**TASK BRIEF:** Would you return the complete listing below word for word?

==============================

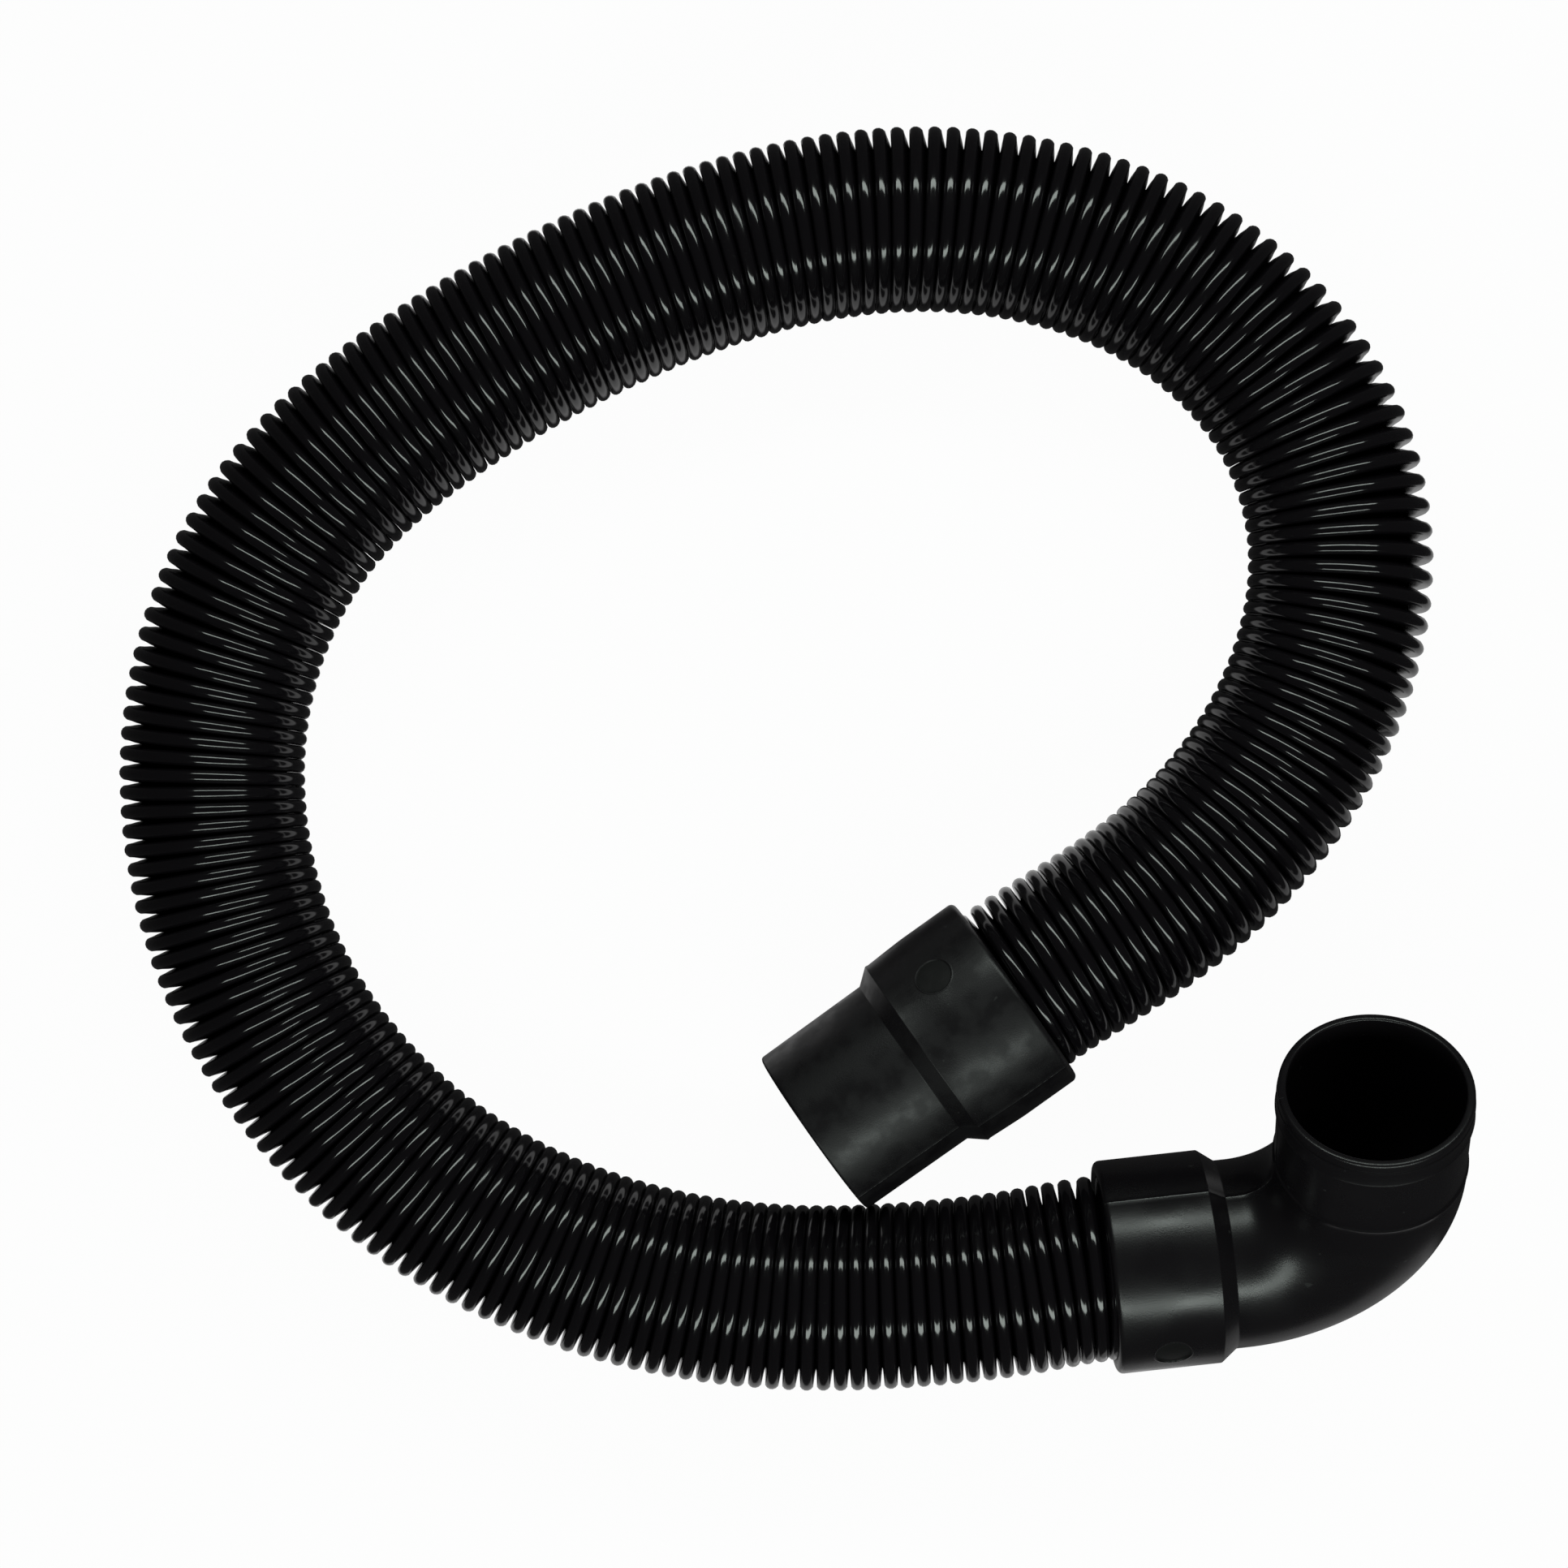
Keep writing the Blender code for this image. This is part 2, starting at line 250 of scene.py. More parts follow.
# %% One turn, then all of them
def straight_hose():
    """The hose before it is bent, from z = 0 to its relaxed length."""
    bm = bmesh.new()
    edges = outline(bm, rib_section(), closed=False)
    bmesh.ops.translate(bm, verts=bm.verts, vec=(0, 0, -RELAXED_PITCH))
    bmesh.ops.spin(bm, geom=list(bm.verts) + edges, cent=(0, 0, 0), axis=(0, 0, 1),
                   angle=-math.tau, steps=STEPS_PER_TURN,
                   dvec=(0, 0, RELAXED_PITCH / STEPS_PER_TURN))
    turns = 1
    while turns * RELAXED_PITCH < RELAXED_LENGTH + 2 * RELAXED_PITCH:
        made = bmesh.ops.duplicate(bm, geom=list(bm.verts) + list(bm.edges) + list(bm.faces))
        copies = [item for item in made["geom"] if isinstance(item, bmesh.types.BMVert)]
        bmesh.ops.translate(bm, verts=copies, vec=(0, 0, turns * RELAXED_PITCH))
        turns *= 2
    bmesh.ops.remove_doubles(bm, verts=bm.verts, dist=RELAXED_PITCH / 1000)
    for z, out in ((0.0, -1.0), (RELAXED_LENGTH, 1.0)):
        geom = list(bm.verts) + list(bm.edges) + list(bm.faces)
        bmesh.ops.bisect_plane(bm, geom=geom, dist=1e-7, plane_co=(0, 0, z),
                               plane_no=(0, 0, out), clear_outer=True)
    return bm


hose_bm = straight_hose()
print("outer skin:", len(hose_bm.faces), "faces")

# %% [markdown]
# The bore is out of sight between the cuffs, so a smooth tube closes the hose from inside, and the
# two cut ends are filled to make the wall solid.

# %% Bore and ends
BORE_SIDES = 32
BORE_RINGS = 80
CLOSE_BY = 1e-5  # a point closer than this to a cut or a face lies on it


def close_hose(bm):
    """Adds the bore and fills both cut ends."""
    bore = [(RELAXED_LENGTH * i / BORE_RINGS, HOSE_BORE / 2) for i in range(BORE_RINGS + 1)]
    before = len(bm.verts)
    edges = outline(bm, bore, closed=False)
    bm.verts.ensure_lookup_table()
    bmesh.ops.spin(bm, geom=bm.verts[before:] + edges, cent=(0, 0, 0), axis=(0, 0, 1),
                   angle=math.tau, steps=BORE_SIDES, use_merge=True)
    for z in (0.0, RELAXED_LENGTH):
        rim = [edge for edge in bm.edges
               if edge.is_boundary and all(abs(vert.co.z - z) < CLOSE_BY for vert in edge.verts)]
        bmesh.ops.triangle_fill(bm, edges=rim, use_beauty=True)
    bmesh.ops.recalc_face_normals(bm, faces=bm.faces)
    if bm.calc_volume(signed=True) < 0:
        bmesh.ops.reverse_faces(bm, faces=bm.faces)


close_hose(hose_bm)
print("closed hose:", len(hose_bm.faces), "faces, open edges:",
      sum(edge.is_boundary for edge in hose_bm.edges))

# %% [markdown]
# ## Coordinates along the rib
# Dirt and the marks of the extruder run along the rib, so the finish needs to know how far along
# the rib a point is, and how far from its crest. A UV map holds both: u is metres along the rib
# and v is metres across it. Each face takes the turn that its own middle lies on, so no face
# stretches from one turn to the next.

# %% UV map along the rib
def rib_turns(spots):
    """Which turn of the rib a point lies on, and how far it is past that turn's crest."""
    angle = np.arctan2(spots[:, 1], spots[:, 0])
    turn = np.round(spots[:, 2] / RELAXED_PITCH + angle / math.tau)
    past = spots[:, 2] - RELAXED_PITCH * (turn - angle / math.tau)
    return angle, turn, past


def map_rib(bm):
    """u is metres along the rib, v is metres across it from the crest."""
    layer = bm.loops.layers.uv.new("rib")
    middles = np.array([face.calc_center_median() for face in bm.faces])
    angles, turns, _ = rib_turns(middles)
    for face, angle, turn in zip(bm.faces, angles, turns):
        for loop in face.loops:
            x, y, z = loop.vert.co
            near = math.atan2(y, x)
            near -= math.tau * round((near - angle) / math.tau)
            along = turn - near / math.tau
            loop[layer].uv = (along * math.tau * HOSE_RADIUS, z - along * RELAXED_PITCH)


map_rib(hose_bm)
print("mapped", len(hose_bm.faces), "faces")

# %% [markdown]
# ## Laying the hose
# Every point's z is looked up along the line, and its x and y become the way up and sideways
# there. Done plainly, that would stretch the whole rib on the outside of a bend. The real rib
# keeps its width and only the groove opens, so a point near the crest is pulled back towards it.
# Where the turns are squeezed, their sides meet and go no further. In some stretches the crests
# lean by up to 12 degrees along the hose, as they do in the photograph. No extruded hose is
# perfect, so the rib also wanders and swells by up to a tenth of a millimetre.

# %% Directions and unevenness along the hose
def on_line(way, values):
    """Values that are known along the line, looked up at points of the straight hose."""
    return np.column_stack([
        np.interp(way, relaxed_way, values[:, i]) for i in range(values.shape[1])
    ])


def directions(way):
    """Which way is forward, sideways and up along the line."""
    forward = on_line(way, middle_ahead)
    forward /= np.linalg.norm(forward, axis=1)[:, None]
    side = np.cross((0.0, 0.0, 1.0), forward)
    side /= np.linalg.norm(side, axis=1)[:, None]
    return forward, side, np.cross(forward, side)


def ripple(*phases):
    """An uneven wave between -1 and 1, from a few sines that don't repeat together."""
    return sum(np.sin(phase + 1.7 * i) for i, phase in enumerate(phases)) / len(phases)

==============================

**SOLUTION TO THE PROBLEM:**
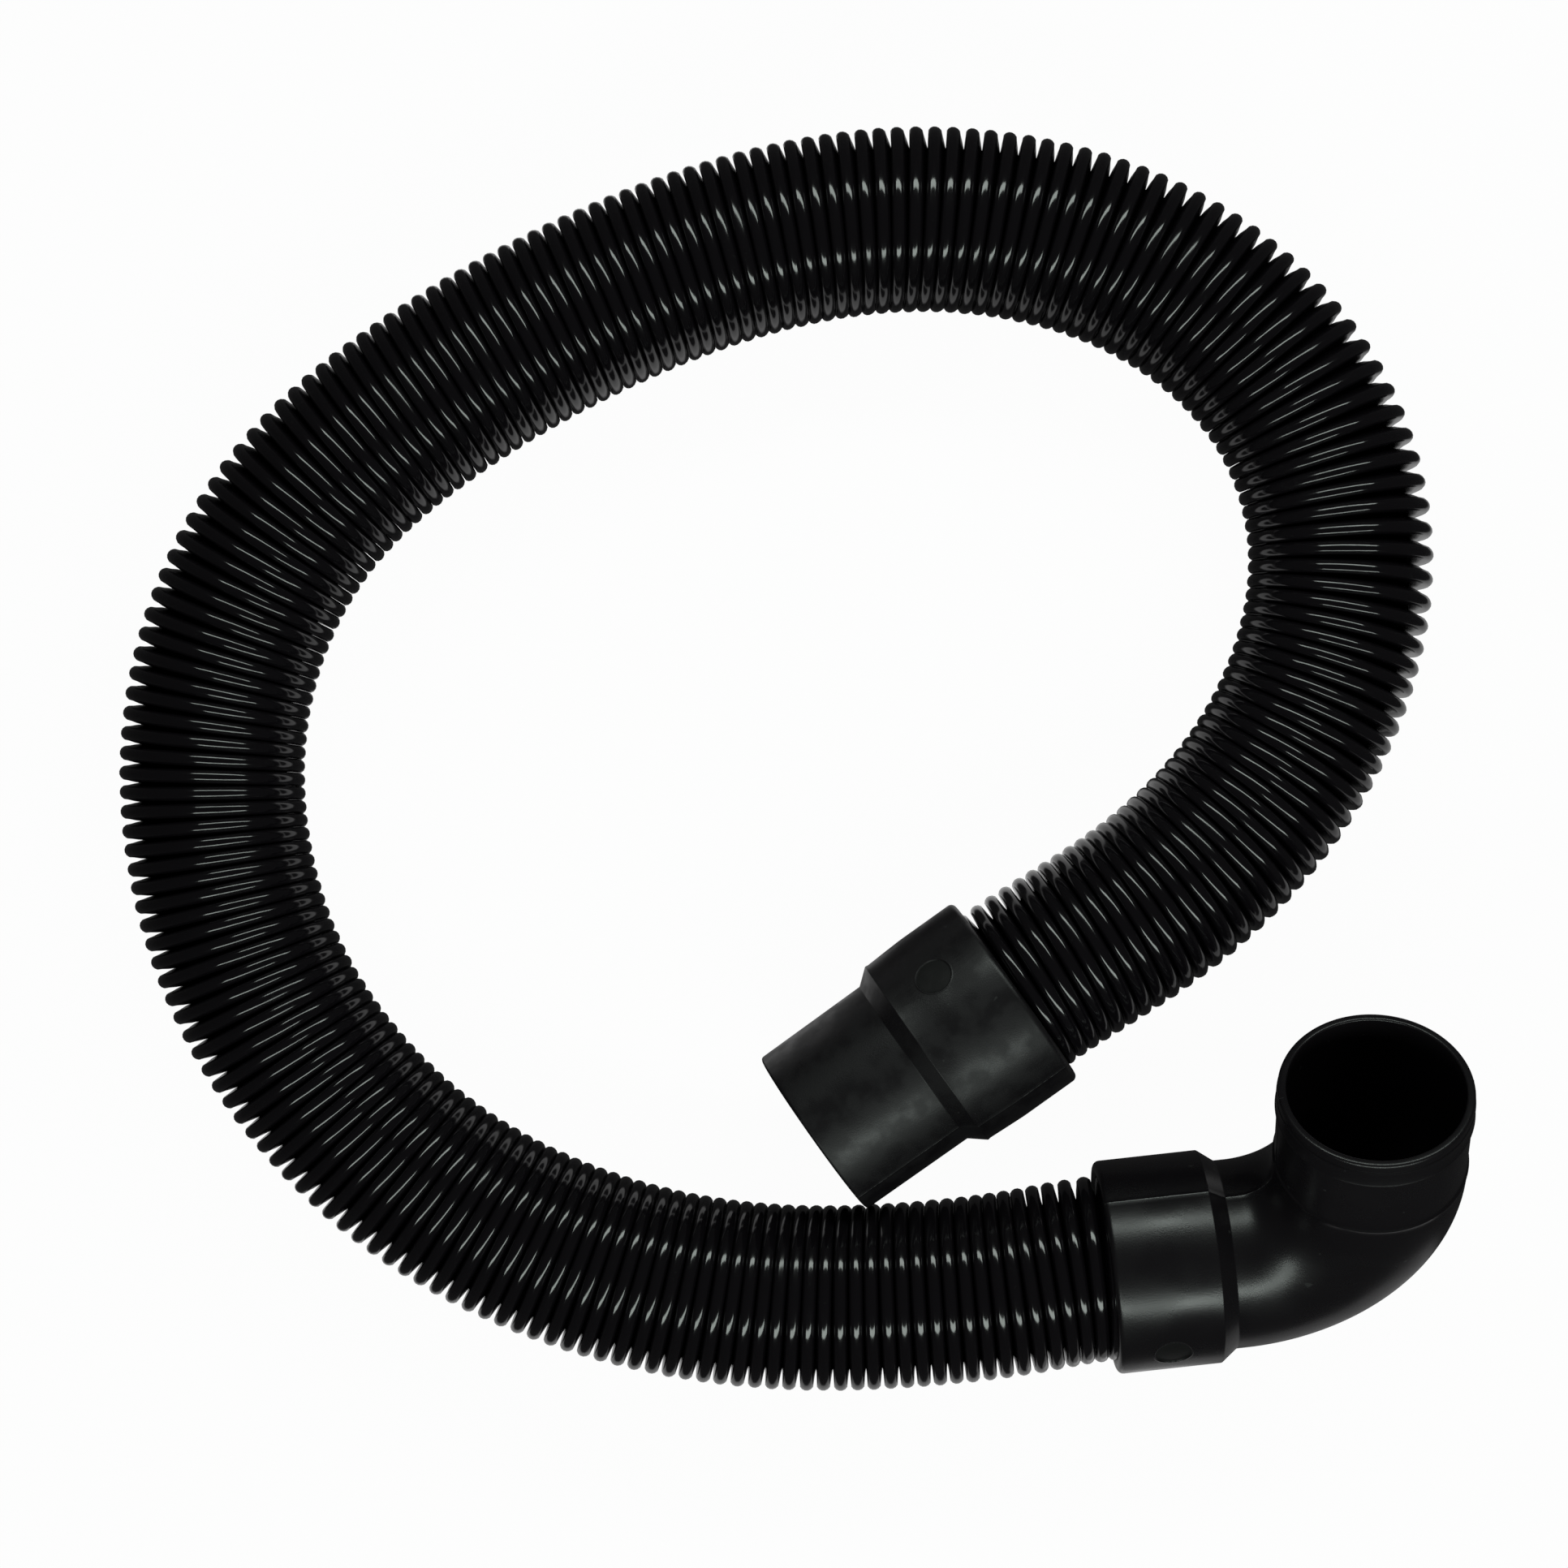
Keep writing the Blender code for this image. This is part 2, starting at line 250 of scene.py. More parts follow.
# %% One turn, then all of them
def straight_hose():
    """The hose before it is bent, from z = 0 to its relaxed length."""
    bm = bmesh.new()
    edges = outline(bm, rib_section(), closed=False)
    bmesh.ops.translate(bm, verts=bm.verts, vec=(0, 0, -RELAXED_PITCH))
    bmesh.ops.spin(bm, geom=list(bm.verts) + edges, cent=(0, 0, 0), axis=(0, 0, 1),
                   angle=-math.tau, steps=STEPS_PER_TURN,
                   dvec=(0, 0, RELAXED_PITCH / STEPS_PER_TURN))
    turns = 1
    while turns * RELAXED_PITCH < RELAXED_LENGTH + 2 * RELAXED_PITCH:
        made = bmesh.ops.duplicate(bm, geom=list(bm.verts) + list(bm.edges) + list(bm.faces))
        copies = [item for item in made["geom"] if isinstance(item, bmesh.types.BMVert)]
        bmesh.ops.translate(bm, verts=copies, vec=(0, 0, turns * RELAXED_PITCH))
        turns *= 2
    bmesh.ops.remove_doubles(bm, verts=bm.verts, dist=RELAXED_PITCH / 1000)
    for z, out in ((0.0, -1.0), (RELAXED_LENGTH, 1.0)):
        geom = list(bm.verts) + list(bm.edges) + list(bm.faces)
        bmesh.ops.bisect_plane(bm, geom=geom, dist=1e-7, plane_co=(0, 0, z),
                               plane_no=(0, 0, out), clear_outer=True)
    return bm


hose_bm = straight_hose()
print("outer skin:", len(hose_bm.faces), "faces")

# %% [markdown]
# The bore is out of sight between the cuffs, so a smooth tube closes the hose from inside, and the
# two cut ends are filled to make the wall solid.

# %% Bore and ends
BORE_SIDES = 32
BORE_RINGS = 80
CLOSE_BY = 1e-5  # a point closer than this to a cut or a face lies on it


def close_hose(bm):
    """Adds the bore and fills both cut ends."""
    bore = [(RELAXED_LENGTH * i / BORE_RINGS, HOSE_BORE / 2) for i in range(BORE_RINGS + 1)]
    before = len(bm.verts)
    edges = outline(bm, bore, closed=False)
    bm.verts.ensure_lookup_table()
    bmesh.ops.spin(bm, geom=bm.verts[before:] + edges, cent=(0, 0, 0), axis=(0, 0, 1),
                   angle=math.tau, steps=BORE_SIDES, use_merge=True)
    for z in (0.0, RELAXED_LENGTH):
        rim = [edge for edge in bm.edges
               if edge.is_boundary and all(abs(vert.co.z - z) < CLOSE_BY for vert in edge.verts)]
        bmesh.ops.triangle_fill(bm, edges=rim, use_beauty=True)
    bmesh.ops.recalc_face_normals(bm, faces=bm.faces)
    if bm.calc_volume(signed=True) < 0:
        bmesh.ops.reverse_faces(bm, faces=bm.faces)


close_hose(hose_bm)
print("closed hose:", len(hose_bm.faces), "faces, open edges:",
      sum(edge.is_boundary for edge in hose_bm.edges))

# %% [markdown]
# ## Coordinates along the rib
# Dirt and the marks of the extruder run along the rib, so the finish needs to know how far along
# the rib a point is, and how far from its crest. A UV map holds both: u is metres along the rib
# and v is metres across it. Each face takes the turn that its own middle lies on, so no face
# stretches from one turn to the next.

# %% UV map along the rib
def rib_turns(spots):
    """Which turn of the rib a point lies on, and how far it is past that turn's crest."""
    angle = np.arctan2(spots[:, 1], spots[:, 0])
    turn = np.round(spots[:, 2] / RELAXED_PITCH + angle / math.tau)
    past = spots[:, 2] - RELAXED_PITCH * (turn - angle / math.tau)
    return angle, turn, past


def map_rib(bm):
    """u is metres along the rib, v is metres across it from the crest."""
    layer = bm.loops.layers.uv.new("rib")
    middles = np.array([face.calc_center_median() for face in bm.faces])
    angles, turns, _ = rib_turns(middles)
    for face, angle, turn in zip(bm.faces, angles, turns):
        for loop in face.loops:
            x, y, z = loop.vert.co
            near = math.atan2(y, x)
            near -= math.tau * round((near - angle) / math.tau)
            along = turn - near / math.tau
            loop[layer].uv = (along * math.tau * HOSE_RADIUS, z - along * RELAXED_PITCH)


map_rib(hose_bm)
print("mapped", len(hose_bm.faces), "faces")

# %% [markdown]
# ## Laying the hose
# Every point's z is looked up along the line, and its x and y become the way up and sideways
# there. Done plainly, that would stretch the whole rib on the outside of a bend. The real rib
# keeps its width and only the groove opens, so a point near the crest is pulled back towards it.
# Where the turns are squeezed, their sides meet and go no further. In some stretches the crests
# lean by up to 12 degrees along the hose, as they do in the photograph. No extruded hose is
# perfect, so the rib also wanders and swells by up to a tenth of a millimetre.

# %% Directions and unevenness along the hose
def on_line(way, values):
    """Values that are known along the line, looked up at points of the straight hose."""
    return np.column_stack([
        np.interp(way, relaxed_way, values[:, i]) for i in range(values.shape[1])
    ])


def directions(way):
    """Which way is forward, sideways and up along the line."""
    forward = on_line(way, middle_ahead)
    forward /= np.linalg.norm(forward, axis=1)[:, None]
    side = np.cross((0.0, 0.0, 1.0), forward)
    side /= np.linalg.norm(side, axis=1)[:, None]
    return forward, side, np.cross(forward, side)


def ripple(*phases):
    """An uneven wave between -1 and 1, from a few sines that don't repeat together."""
    return sum(np.sin(phase + 1.7 * i) for i, phase in enumerate(phases)) / len(phases)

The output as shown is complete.